▶ [Dataset rows]:
__________________________________________________

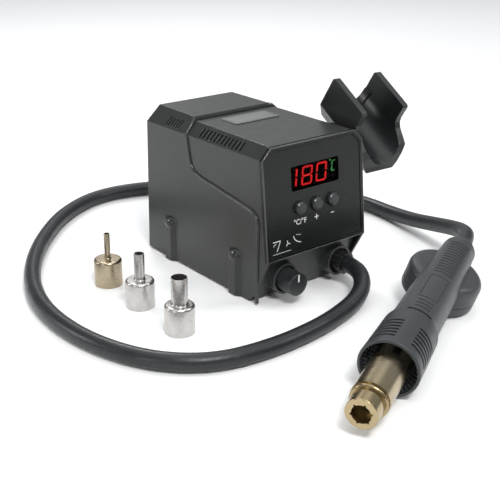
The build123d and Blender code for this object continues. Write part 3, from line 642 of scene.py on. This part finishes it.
# ---- Handpiece cradle ----
# A glossy black trough, screwed to the side of the case through a moulded bracket. Its edges are drawn
# lighter, partly as wear and partly as a painted highlight. A small magnet in its underside tells the station
# that the handpiece is home.
cradle_gloss = moulded(
    "cradle_gloss", (0.0085, 0.0095, 0.010), 0.33, grain=900, depth=0.000002, edge=0.0008, edge_wear_and_highlight=4.0,
    mottle=0.03,
)
finish_node("cradle", cradle_gloss)
finish_node("cradle_bracket", moulded("bracket_abs", (0.013, 0.013, 0.013), 0.4, edge=0.0006, edge_wear_and_highlight=2.6))
finish_node("cradle_magnet", plated("magnet_nickel", (0.6, 0.6, 0.6), 0.25))

# ---- Loose nozzles ----
# Three push-on nozzles, deep drawn from steel with a soldered tube. Use has tinted the small one straw
# gold, and the others are plain nickel with faint rings from spinning.
straw = plated("straw_steel", (0.46, 0.39, 0.28), 0.27, (1, 1, 45), 60, 0.0000006, (0.38, 0.31, 0.20))
nickel = plated("nickel_steel", (0.60, 0.58, 0.56), 0.27, (1, 1, 45), 60, 0.0000006, (0.50, 0.49, 0.47))
finish_node("nozzle_small", straw)
finish_node("nozzle_medium", nickel)
finish_node("nozzle_large", nickel)


# ---- Handpiece shells ----
# The grip is two glass-filled nylon shells that run into a round blower housing, with a cover snapped on
# below it. Three screws close them. A soft grip pad with cross ribs is let into the upper shell.
def handpiece_place(nodes, links):
    """Coordinates along the handpiece's own axes, from its tip towards the hose."""
    mapping = nodes.new("ShaderNodeMapping")
    mapping.vector_type = "TEXTURE"
    mapping.inputs["Location"].default_value = mm(-73, -177, 19.7)
    mapping.inputs["Rotation"].default_value = (radians(18), radians(-3.3), radians(25.3))
    links.new(nodes.new("ShaderNodeTexCoord").outputs["Object"], mapping.inputs["Vector"])
    return mapping.outputs["Vector"]


nylon = moulded(
    "grip_nylon", (0.040, 0.044, 0.047), 0.40, grain=1500, depth=0.00005, edge=0.0010, edge_wear_and_highlight=1.7
)
for name in ("handle_upper", "handle_lower", "fan_cover"):
    finish_node(name, nylon)
grip_rubber = moulded(
    "grip_rubber", (0.036, 0.040, 0.043), 0.45, grain=1300, edge=0.0002, depth=0.00005, edge_wear_and_highlight=2.4
)
finish_node("grip_panel", grip_rubber)
collar_nylon = moulded(
    "collar_nylon", (0.032, 0.036, 0.039), 0.42, grain=1500, depth=0.00004, edge=0.0007, edge_wear_and_highlight=2.0
)
finish_node("vent_collar", collar_nylon)
finish_node("hose_boot", moulded("boot_rubber", (0.020, 0.022, 0.024), 0.5, edge=0.0006))

# ---- Barrel and heater ----
# The barrel is a rolled stainless tube with a bead, and its turned tip takes the nozzles. Heat has tinted
# both champagne to bronze. A wound ceramic core in a mica sleeve sits inside.
barrel_steel, nodes, links, shader = graph("heat_tinted_steel")
place = handpiece_place(nodes, links)
parts = nodes.new("ShaderNodeSeparateXYZ")
links.new(place, parts.inputs["Vector"])
rings = noise(nodes, links, place, 60, 2, (30, 1, 1))
cloud = noise(nodes, links, place, 70, 4)
draw = noise(nodes, links, place, 90, 3, (1, 8, 8))
heat = nodes.new("ShaderNodeValToRGB")
stops = heat.color_ramp.elements
stops[0].position, stops[0].color = 0.0, (0.42, 0.34, 0.19, 1)
stops[1].position, stops[1].color = 1.0, (0.36, 0.33, 0.25, 1)
for position, colour in (
    (0.15, (0.44, 0.37, 0.22, 1)), (0.2, (0.30, 0.23, 0.11, 1)),
    (0.27, (0.48, 0.41, 0.27, 1)), (0.6, (0.52, 0.46, 0.33, 1)),
):
    stops.new(position).color = colour
links.new(spread(nodes, links, parts.outputs["X"], 0, 1, 0.0, 0.075), heat.inputs["Fac"])
tone = blend_colours(
    nodes, links, spread(nodes, links, cloud, 0, 0.55), heat.outputs["Color"], (0.40, 0.31, 0.19)
)
tone = blend_colours(nodes, links, spread(nodes, links, draw, 0, 0.3), tone, (0.30, 0.24, 0.16))
links.new(tone, shader.inputs["Base Color"])
shader.inputs["Metallic"].default_value = 1.0
links.new(spread(nodes, links, cloud, 0.22, 0.28), shader.inputs["Roughness"])
links.new(bump(nodes, links, rings, 0.0000006), shader.inputs["Normal"])
finish_node("barrel_tube", barrel_steel)
finish_node("nozzle_seat", barrel_steel)
finish_node("tube_flange", plated("stamped_flange", (0.55, 0.5, 0.42), 0.35))
finish_node("heater_core", moulded(
    "steatite", (0.62, 0.42, 0.16), 0.6, grain=900, depth=0.00005, edge_wear_and_highlight=1.2
))
finish_node("heater_coil", plated("resistance_wire", (0.42, 0.38, 0.34), 0.45))
finish_node("mica_sleeve", moulded(
    "mica", (0.30, 0.18, 0.06), 0.4, grain=400, depth=0.00004, edge_wear_and_highlight=1.4, mottle=0.4
))

# ---- Blower ----
# A small brushed motor in a zinc can spins a moulded radial impeller on a ground steel shaft. The motor sits
# in the round end of the grip, under the fan cover.
finish_node("blower_motor", plated("zinc_can", (0.5, 0.5, 0.52), 0.35))
finish_node("blower_impeller", moulded("impeller_nylon", (0.02, 0.02, 0.021), 0.45))
finish_node("impeller_shaft", plated("ground_steel", (0.65, 0.65, 0.66), 0.2))
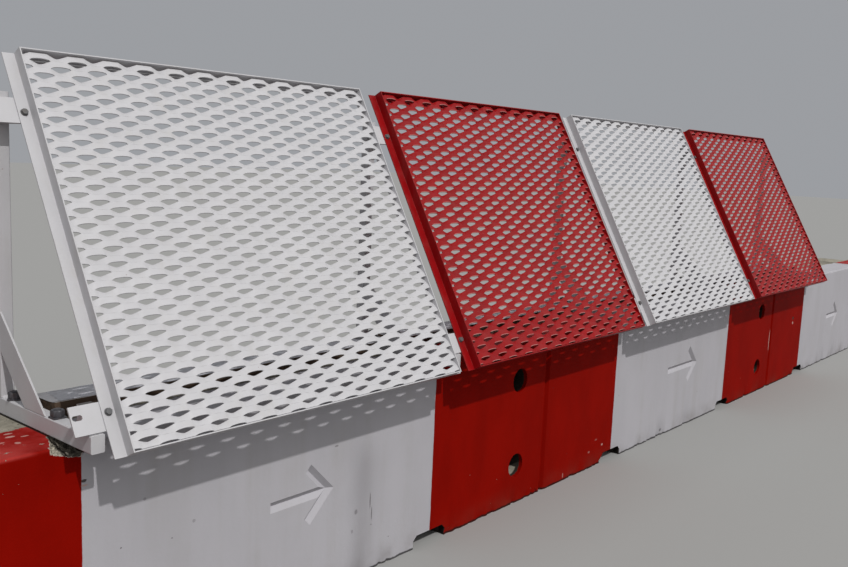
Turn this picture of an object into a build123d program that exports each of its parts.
"""Jet blast fence: a row of lapped concrete barrier units carrying leaning expanded-metal panels.

Axes: X runs along the row, -Y is the front that faces the blast, Z is up.
The origin is on the ground, under the middle of the middle barrier unit. Sizes are in millimetres.
"""

import os
from math import cos, radians, sin, sqrt

from build123d import *

os.makedirs("parts", exist_ok=True)

# Barrier units: each is two bays long, painted red, white, red in front
unit_names = ["left", "middle", "right"]
bay = 1500
unit_width = 450
unit_height = 750
arris = 15

# Half-lap joint between units, with two bolts in deep round recesses
joint_gap = 10
lap_length = 450
front_joint_shift = 75
lap_hole_low = 180
lap_hole_spacing = 395
lap_hole_radius = 18
recess_radius = 55
recess_depth = 85
recess_sides = 16

# Fork slots through the foot of each unit
slot_width = 200
slot_height = 52
slot_chamfer = 20

# Direction arrow, a V-shaped groove in each front face: tail and tip from the unit's middle
arrow_tails = {"left": -88, "middle": -113, "right": -112}
arrow_tips = {"left": 199, "middle": 286, "right": 193}
arrow_height = 378
arrow_arm_reach = 95
arrow_stroke = 38
arrow_depth = 15

# Chip broken out of the left unit's front arris, under the first support
chip_start = -858
chip_length = 122
chip_back = 38
chip_drop = 34

# Support frames, one at each change of colour
support_count = 5
support_shift = -15
tube_width = 40
tube_height = 50
tube_wall = 3
tube_corner = 3
tube_nose = 7
tube_tail = 19
post_depth = 40
post_rise = 19
post_clearance = 10
brace_width = 82
brace_thickness = 6
brace_reach = 254

# Panel plane and panel frame: stiles with flanges turned out, rails with flanges turned in
panel_tilt = 29
panel_overhang = 182
panel_foot_rise = 6
panel_slope = 1200
panel_gap = 50
angle_leg = 40
angle_wall = 4
rail_flange = 25
rail_wall = 4

# Slotted plates that carry the panels, and the stubs behind them
plate_width = 120
plate_slope = 80
plate_wall = 6
lower_plate_start = 78
upper_plate_start = 976
plate_slot_length = 28
plate_slot_width = 14
slot_end_share = 0.29
plate_hole_rise = 8
bolt_edge = 17
bolt_hole_radius = 7
lower_stub_length = 62

# Expanded metal, drawn two meshes to one
mesh_long_way = 115
mesh_short_way = 47.4
mesh_opening_length = 66
mesh_opening_height = 18
opening_sag = 0.45
mesh_wall = 3
mesh_setback = 10
mesh_merge = 2

# Sides of the small round fasteners
round_sides = 8

# Hold-down nuts on the base tubes
anchor_front_inset = 95
anchor_post_gap = 40
anchor_washer_side = 40
anchor_washer_wall = 4
anchor_nut_radius = 21
anchor_nut_height = 19
anchor_stud_radius = 12
anchor_stud_rise = 3

# Timber boards on the barrier tops, one in each bay
board_width = 126
board_thickness = 50
board_post_gap = 13
board_end_gap = 40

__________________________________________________

Retype, word for word, every line from the line with "Turn this picture" to the line with "slot_chamfer = 20", inclusive. Add nothing.

▶ [Exercise output]:
Turn this picture of an object into a build123d program that exports each of its parts.
"""Jet blast fence: a row of lapped concrete barrier units carrying leaning expanded-metal panels.

Axes: X runs along the row, -Y is the front that faces the blast, Z is up.
The origin is on the ground, under the middle of the middle barrier unit. Sizes are in millimetres.
"""

import os
from math import cos, radians, sin, sqrt

from build123d import *

os.makedirs("parts", exist_ok=True)

# Barrier units: each is two bays long, painted red, white, red in front
unit_names = ["left", "middle", "right"]
bay = 1500
unit_width = 450
unit_height = 750
arris = 15

# Half-lap joint between units, with two bolts in deep round recesses
joint_gap = 10
lap_length = 450
front_joint_shift = 75
lap_hole_low = 180
lap_hole_spacing = 395
lap_hole_radius = 18
recess_radius = 55
recess_depth = 85
recess_sides = 16

# Fork slots through the foot of each unit
slot_width = 200
slot_height = 52
slot_chamfer = 20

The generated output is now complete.